Unfortunately I feel like I lucked into this role and if I left I wouldn't be able to find anything anywhere near as good.

And I am not even sure whether you are talking about just day-time on-call or the 24 hours on-call for at least 1 full week to two week stretches or a simple 12 hours on-call you are talking about? In India the Indian managers (and American managers are just fine with it) have made an environment of this barbaric practice of 24x7 on-call handled by just one person.

In fact, even when there are US/western counterparts these subhumans projects that they will make sure Indian engineers are on-call even during American daytime. This has been happening at my workplace. They employ all tactics - from fear, intimidation, to try to sweat talk engineers into it with shit like, "Oh, we own it, right?
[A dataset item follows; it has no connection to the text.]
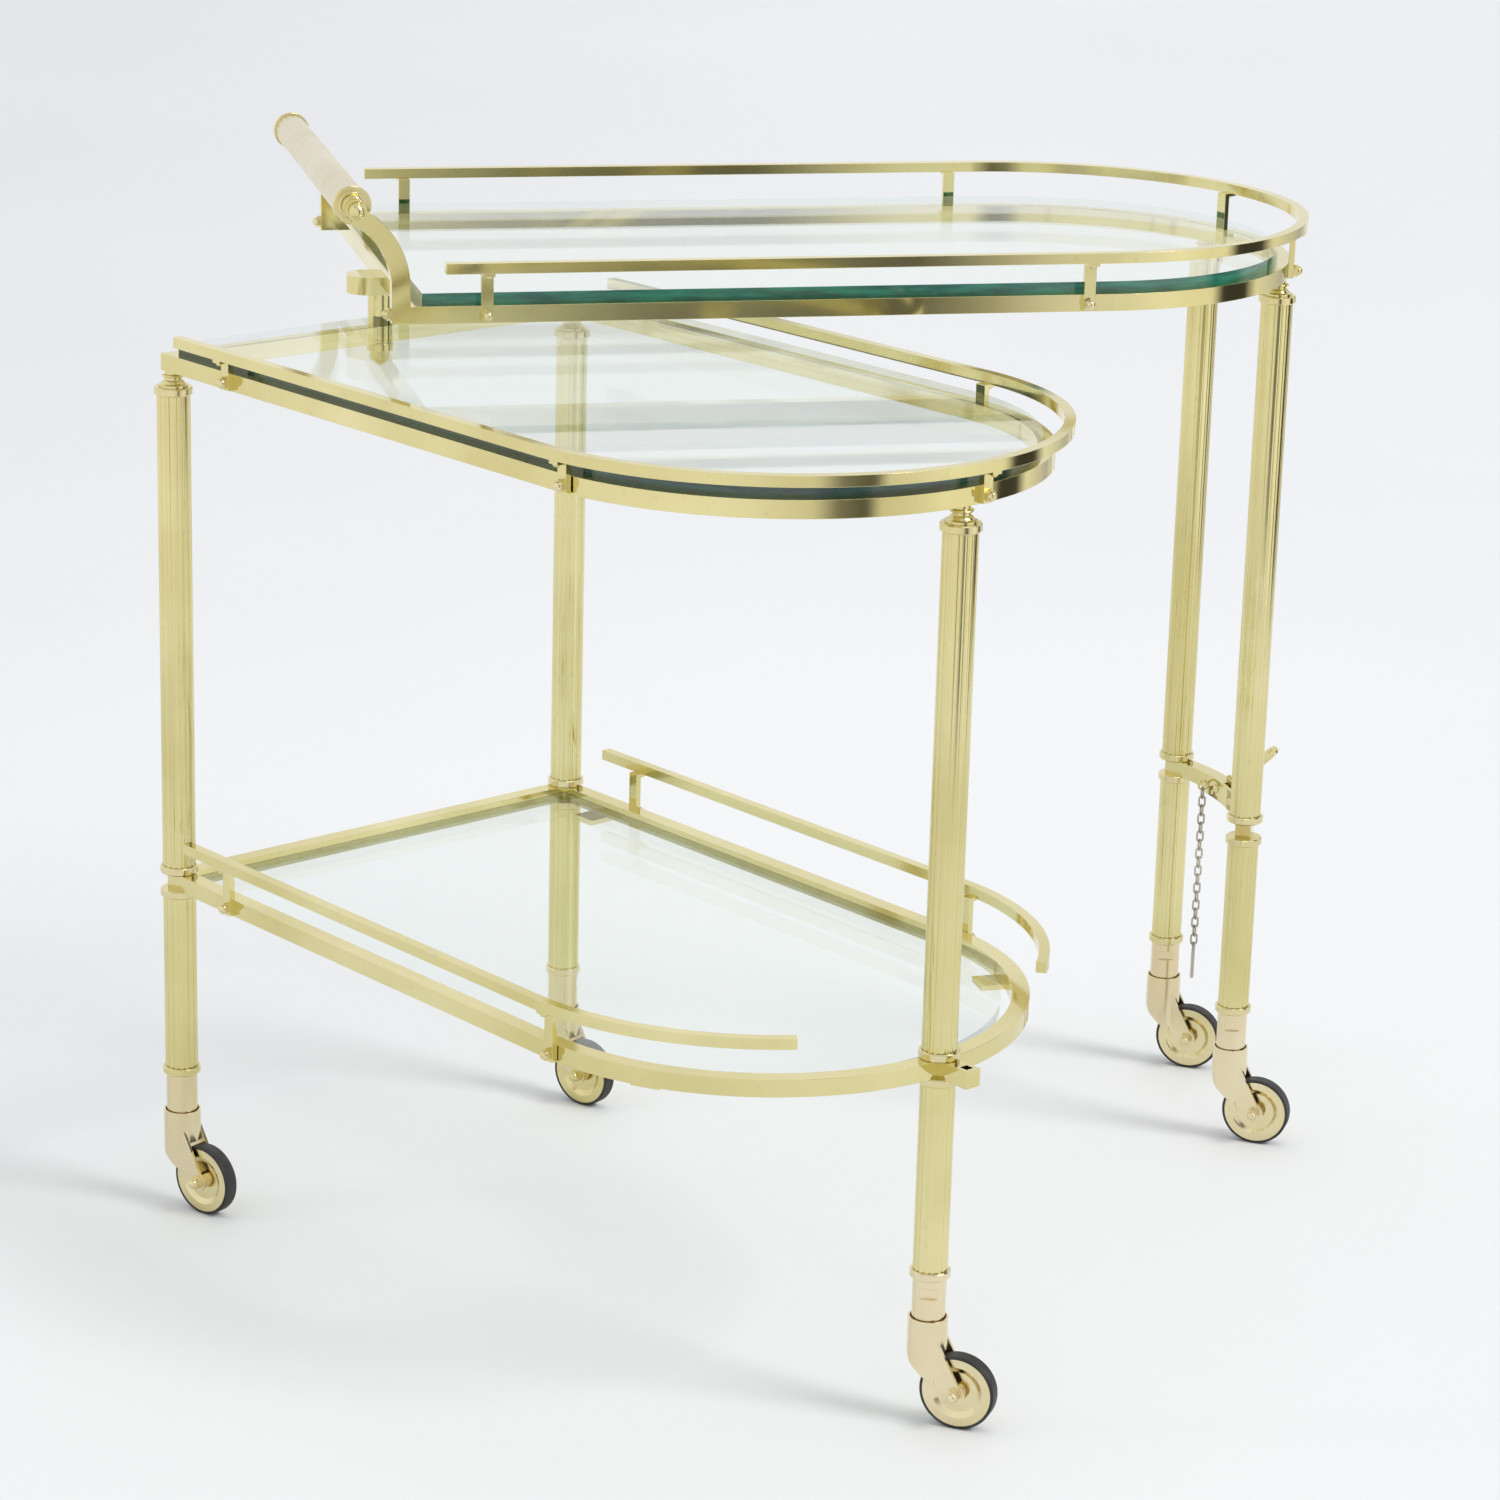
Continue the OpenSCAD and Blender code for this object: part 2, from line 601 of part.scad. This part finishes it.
// Bars bolted to the tray's square end, upright at the foot and bent out to the grip
module handle_arms() color(brass) on_tray() for (s = [-1, 1]) translate([0, s * mid_r, 0]) difference() {
    union() {
        translate([-arm_w, -arm_t / 2, tray_z]) cube([arm_w, arm_t, arm_straight_z - tray_z]);
        translate([-arm_w / 2 - arm_bend, 0, arm_straight_z]) rotate([90, 0, 0])
            translate([0, 0, -arm_t / 2]) rotate_extrude(angle = arm_sweep, $fn = 128)
                translate([arm_bend - arm_w / 2, 0]) square([arm_w, arm_t]);
        translate([-grip_out, arm_t / 2, grip_z]) rotate([90, 0, 0]) cylinder(h = arm_t, r = 8);
    }
    translate([-grip_out, 20, grip_z]) rotate([90, 0, 0]) cylinder(h = 40, r = 3 + fit);
    translate([-arm_w - 1, 0, tray_z + bar / 2]) rotate([0, 90, 0])
        cylinder(h = arm_w + 2, r = screw_r + fit);
}

// ---------- Latch ----------

module latch_hasp() color(brass) on_tray() translate([hinge_x, 0, hinge_z]) rotate([0, -hasp_rest, 0])
    difference() {
        union() {
            translate([0, 7.6, 0]) rotate([90, 0, 0]) cylinder(h = 15.2, r = 3);
            translate([0, -hasp_w / 2, -hasp_t / 2]) cube([hasp_l - hasp_w / 2, hasp_w, hasp_t]);
            translate([hasp_l - hasp_w / 2, 0, -hasp_t / 2]) cylinder(h = hasp_t, d = hasp_w);
        }
        translate([0, 10, 0]) rotate([90, 0, 0]) cylinder(h = 20, r = 1.55);
        translate([hasp_hole, 0, -5]) cylinder(h = 10, r = 2.2);
    }

// A wire loop with round ends, standing in the Y-Z plane
module link() rotate([90, 0, 90]) for (s = [0, 180]) rotate([0, 0, s]) {
    translate([0, link_half - link_bend, 0]) rotate_extrude(angle = 180, $fn = 32)
        translate([link_bend, 0]) circle(link_wire, $fn = 16);
    translate([link_bend, 0, 0]) rotate([90, 0, 0])
        cylinder(h = 2 * (link_half - link_bend), r = link_wire, center = true, $fn = 16);
}

module at_ring() on_tray() translate([ring_centre[0], ring_centre[1], 0]) children();

module latch_chain() color(steel) at_ring() for (i = [0:link_count - 1])
    translate([0, 0, first_link_z - i * link_pitch]) rotate([0, 0, 90 * (i % 2)]) link();

module latch_pin() color(steel) at_ring() {
    translate([0, 0, pin_eye_z]) rotate([90, 0, 90]) rotate_extrude($fn = 32)
        translate([link_bend, 0]) circle(link_wire, $fn = 16);
    rotate_extrude() polygon([
        [0, pin_tip_z], [0.9, pin_tip_z], [1.5, pin_tip_z + 1.4], [1.5, pin_eye_z - link_bend - 0.6],
        [0, pin_eye_z - link_bend]
    ]);
}

// ---------- Casters by leg ----------

module caster_a() caster_at(base_legs[0], corner_heading) children();
module caster_b() caster_at(base_legs[1], corner_heading) children();
module caster_c() caster_at(base_legs[2], tip_heading) children();
module caster_d() caster_at(tray_legs[0], tray_heading, true) children();
module caster_e() caster_at(tray_legs[1], tray_heading, true) children();

base_upper_tubes();
base_lower_tubes();
base_collars();
base_finials();
base_caster_sockets();
middle_frame();
middle_glass();
middle_rail();
middle_rail_posts();
shelf_frame();
shelf_glass();
shelf_glass_tabs();
shelf_rail_front();
shelf_rail_back();
shelf_rail_posts();
base_acorn_screws();
latch_stub();
pivot_sleeve();
tray_upper_tubes();
tray_lower_tubes();
tray_collars();
tray_finials();
tray_caster_sockets();
tray_frame();
tray_glass();
tray_rail();
tray_rail_posts();
tray_acorn_screws();
pivot_plates();
pivot_bolt();
pivot_nut();
tray_crossbar();
latch_bracket();
latch_fasteners();
handle_grip();
handle_end_caps();
handle_arms();
latch_hasp();
latch_chain();
latch_pin();
caster_a() color(brass) fork();  // caster_a_fork
caster_a() color(brass) axle();  // caster_a_axle
caster_a() color(brass) wheel();  // caster_a_wheel
caster_a() color(rubber) tyre();  // caster_a_tyre
caster_b() color(brass) fork();  // caster_b_fork
caster_b() color(brass) axle();  // caster_b_axle
caster_b() color(brass) wheel();  // caster_b_wheel
caster_b() color(rubber) tyre();  // caster_b_tyre
caster_c() color(brass) fork();  // caster_c_fork
caster_c() color(brass) axle();  // caster_c_axle
caster_c() color(brass) wheel();  // caster_c_wheel
caster_c() color(rubber) tyre();  // caster_c_tyre
caster_d() color(brass) fork();  // caster_d_fork
caster_d() color(brass) axle();  // caster_d_axle
caster_d() color(brass) wheel();  // caster_d_wheel
caster_d() color(rubber) tyre();  // caster_d_tyre
caster_e() color(brass) fork();  // caster_e_fork
caster_e() color(brass) axle();  // caster_e_axle
caster_e() color(brass) wheel();  // caster_e_wheel
caster_e() color(rubber) tyre();  // caster_e_tyre
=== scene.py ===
"""Looks for the swing-top bar cart: brass, glass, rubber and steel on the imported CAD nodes."""
import math

import bpy
from mathutils import Matrix, Vector


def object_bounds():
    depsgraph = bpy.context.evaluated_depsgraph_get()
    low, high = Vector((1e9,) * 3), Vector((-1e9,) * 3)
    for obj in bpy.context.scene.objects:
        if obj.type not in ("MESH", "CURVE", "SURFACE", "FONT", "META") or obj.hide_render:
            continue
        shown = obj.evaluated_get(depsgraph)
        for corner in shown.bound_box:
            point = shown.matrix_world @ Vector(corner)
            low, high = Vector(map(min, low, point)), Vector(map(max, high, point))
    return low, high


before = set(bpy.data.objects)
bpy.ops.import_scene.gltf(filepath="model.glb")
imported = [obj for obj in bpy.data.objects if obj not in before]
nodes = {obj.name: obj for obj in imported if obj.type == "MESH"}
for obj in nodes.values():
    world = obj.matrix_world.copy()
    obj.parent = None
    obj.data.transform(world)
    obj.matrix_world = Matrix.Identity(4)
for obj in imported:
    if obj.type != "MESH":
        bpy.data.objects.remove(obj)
cad_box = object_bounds()


# ---------- Camera ----------

def aim(yaw, pitch, roll):
    """A camera's rotation: yaw from +Y, pitch above the horizon and roll, in degrees."""
    yaw, pitch, roll = (math.radians(angle) for angle in (yaw, pitch, roll))
    forward = Vector((math.sin(yaw) * math.cos(pitch), math.cos(yaw) * math.cos(pitch), math.sin(pitch)))
    level = Vector((math.cos(yaw), -math.sin(yaw), 0))
    rise = level.cross(forward)
    right = level * math.cos(roll) + rise * math.sin(roll)
    up = rise * math.cos(roll) - level * math.sin(roll)
    return Matrix((right, up, -forward)).transposed()


CAMERA_PLACE = (2.4710, -2.2674, 1.3748)
CAMERA_AIM = aim(yaw=-48.36, pitch=-17.19, roll=1.55)

camera_data = bpy.data.cameras.new("camera")
camera_data.sensor_width = 36
camera_data.lens = 105.57
camera_data.shift_x = 0.0047
camera_data.shift_y = 0.0176
camera_data.clip_end = 200
camera = bpy.data.objects.new("camera", camera_data)
camera.matrix_world = Matrix.Translation(CAMERA_PLACE) @ CAMERA_AIM.to_4x4()
bpy.context.collection.objects.link(camera)
bpy.context.scene.camera = camera


# ---------- Node helpers ----------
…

So it's our responsibly to support even when it's night".

With that environment it becomes extremely difficult and a pressurised situation for someone like me who simply refuse to even sign up on something like PagerDuty and make it clear that my phone remains silenced and out of my bedroom between 10pm-7am and it really does.

I agree with you - there is no amount of money that can put on on-call, definitely not on a night shift on-call.

> have made an environment of this barbaric practice of 24x7 on-call handled by just one person.

If it makes you feel any better this is very common in small to mid-sized US tech companies as well. In every team I've been on that had an oncall rotation it was a full week 24/7 per person, that rotated among team members. Even at Google we were on call for our own service overnight and didn't have SRE / other time zone oncalls.

But the number of pages and other work varied significantly between teams. The worst was risk at Square in 2016, where we routinely got paged 40+ times a week (mostly noise) and when real incidents were most likely on Saturday morning. The best was Instant Apps at Google where we got a ~$5k bonus for each week of overnight oncall and almost never got a single page.

Why would that made me feel better, tdeck? It doesn't make me feel better.

Besides it’s different what you mentioned about where you are from and what I experience and see as the norm where I am from.

With the last (and only) job that required me to be on call I quit the day before I was scheduled. I've always refused to do it. Devs have no business doing it.
I appreciate setting boundaries but I don't really understand this attitude. Frequently on call issues are caused by problems with the application logic, therefore solving them requires an understanding of the code. It's not usually my experience that oncall issues are a simple case of force-restarting something or provisioning more boxes, although that can happen from time to time.
A system that can get itself into a non-functioning state and that can't be supported by an operator or dedicated support person is fundamentally broken and should not be in production. In my view devs should never have access to production, under any circumstances, ever.

This is an artifact of devs (and others) not knowing what they're doing, and just hacking and hoping for the best. It's really not that hard to develop a system that is reliable and supportable in a basic way. Understanding the code shouldn't be a requirement, but understanding the system should, and that's a requirement of support personnel. Put another way, the functional model of the system has to be at a higher level than the code.

I'd argue that a software system that can be supported by a dedicated operator who isn't a developer is fundamentally broken. Any response protocol that can be handled by someone without familiarity with the system's internal workings can fundamentally be automated. Scaling hardware? Restarting boxes? Ignoring and silencing an alert? Draining traffic to a bad host? These are all fairly simple actions that could theoretically be automated, and have been automated at many companies. There shouldn't be a need for a person who can only do things like this.

On the other hand, there will be production issues caused by a complex interaction within the system that arises in an unforeseen edge case. These issues frequently require a code change which requires the ability to understand the codebase. In that case, the system is broken, but it's not "fundamentally" broken, it's broken for a particular edge case. Unfortunately, we may not have the luxury of waiting until 10 AM PST to start looking into the problem and coming up with a fix for it.

> Devs have no business doing it.

Agree but, I have to say that, as a DevOps, it was infuriating to me to have to deal with developers without any care for the quality of what they were delivering. Sometimes for pressure from someone higher in the chain, other times, for pure laziness and/or incompetence. I remember coming in the morning after a hell of a night on the on-call, reporting the issues to the Devs in charge and being answered something along the lines of "fixing that is not the priority right now" and my replying on anger with "If it was your damn phone the one ringing during the whole night I'm pretty sure you would make it a priority".

There should be some sort of trigger whereby over a certain threshold of problems the devs have to perform the support role. It's unacceptable to deliver a shitty system and rely on support to avert disaster or user revolt, there has to be some sort of incentive to counter this.